ASESurfaceFinder implements automated tools for training and validating random forest classification models (implemented in scikit-learn) that can identify surface sites based on the local atomic environment of adsorbed atoms. Given unseen adsorbed systems, it then enables these models to be used for prediction of both surface facet and high-symmetry adsorption site, to be used when cataloguing externally-generated adsorbed systems.
Installation
ASESurfaceFinder has been developed for Python 3.10 and newer. It is available on PyPI and conda-forge, using their respective package managers:
# Pip (PyPI)
pip install asesurfacefinder
# Conda (conda-forge)
conda install -c conda-forge asesurfacefinder
Usage
Given a workflow that produces XYZ geometries of molecules adsorbed on periodic solid surfaces in unknown locations, ASESurfaceFinder can be used to quickly categorise the adsorption sites by the surface's available high-symmetry points. For example, assuming the workflow can produce surface/adsorbate systems where the surface is one of the following (a 3x3x3 unit cell is shown):
Example Surface | ASE Construction | Visualisation (3x3x3) |
---|---|---|
Platinum FCC{100} | fcc100('Pt', (3,3,3)) |
|
Silver FCC{110} | fcc110('Ag', (3,3,3)) |
|
Gold FCC{111} | fcc111('Au', (3,3,3)) |
ASE defines the symmetrically equivalent adsorption sites for each of these surface facets (see ASE's documentation on surface construction). These are used as classification targets within ASESurfaceFinder.

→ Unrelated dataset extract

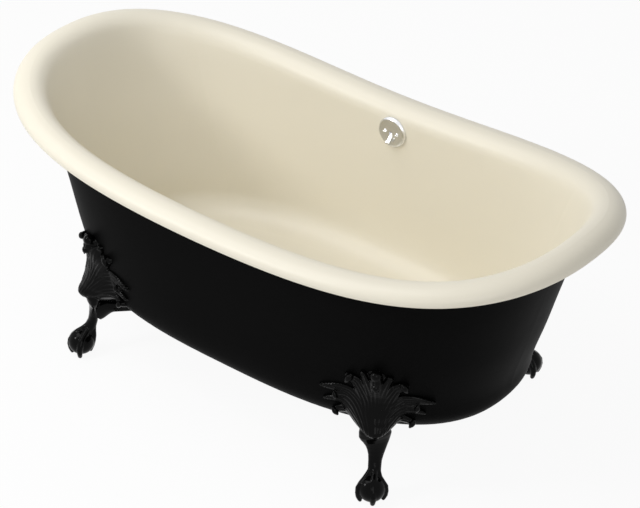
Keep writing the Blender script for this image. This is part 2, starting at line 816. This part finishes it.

To begin, the package's main class is initialised using these surfaces:
from asesurfacefinder import SurfaceFinder
from ase.build import fcc100, fcc110, fcc111
surfaces = [fcc100('Pt', (3,3,3)), fcc110('Ag', (3,3,3)), fcc111('Au', (3,3,3))]

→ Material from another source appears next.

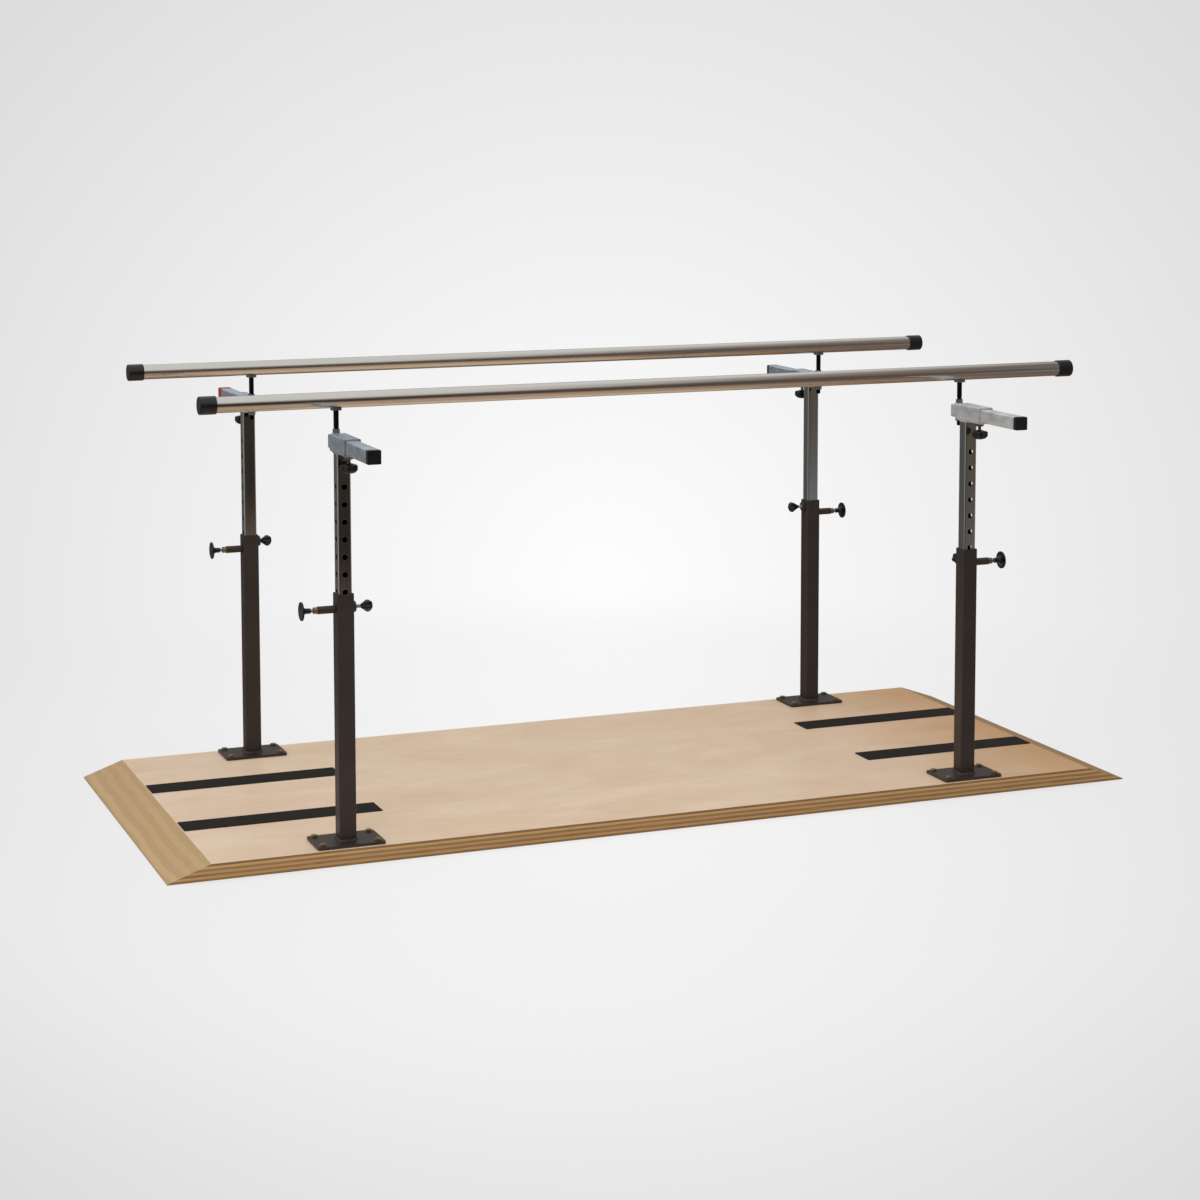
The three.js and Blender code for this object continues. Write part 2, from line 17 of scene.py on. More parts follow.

surface_labels = ['Pt_fcc100', 'Ag_fcc110', 'Au_fcc111']
sf = SurfaceFinder(surfaces, labels=surface_labels)
The labels
argument is optional, and can be used for more precisely naming the surface facets; without it, they will be referred to by integers.
[!IMPORTANT] While surfaces outside of those that can be generated by ASE can be trained on, they must contain an
'adsorbate_info'
dictionary internally that specifies their minimal XY unit cell and their high-symmetry adsorption sites.
Model Training
To train a random forest classification model to recognise the adsorption sites on each of these surfaces, the train
method of this class can be called:
sf.train(
samples_per_site=10000,
ads_xy_noise=0.2,
ads_z_bounds=(1.0, 2.75),
n_jobs=4
)
For each surface facet passed into SurfaceFinder
, this samples positions above each adsorption site samples_per_site
times for possible perturbations and adsorption heights. The XY position is sampled from a bivariate normal distribution with its mean at the adsorption site and XY variance specified by ads_xy_noise
. The height (Z position) is sampled from a uniform distribution between ads_z_bounds
.
The local atomic environment around each sampled adsorbate position is then encoded by means of a descriptor from DScribe - a SOAP descriptor with a cutoff of 10 Å is used by default, but this can be modified by passing a descriptor
keyword argument when constructing the SurfaceFinder
. Each descriptor is matched with a label representing the surface facet and adsorption site that it represents in the format {label}_{site}
, where {label}
is one of the labels passed into SurfaceFinder
and {site}
is the ASE high-symmetry site name. The n_jobs
argument enables parallelism over the specified number of processes during descriptor creation and model training.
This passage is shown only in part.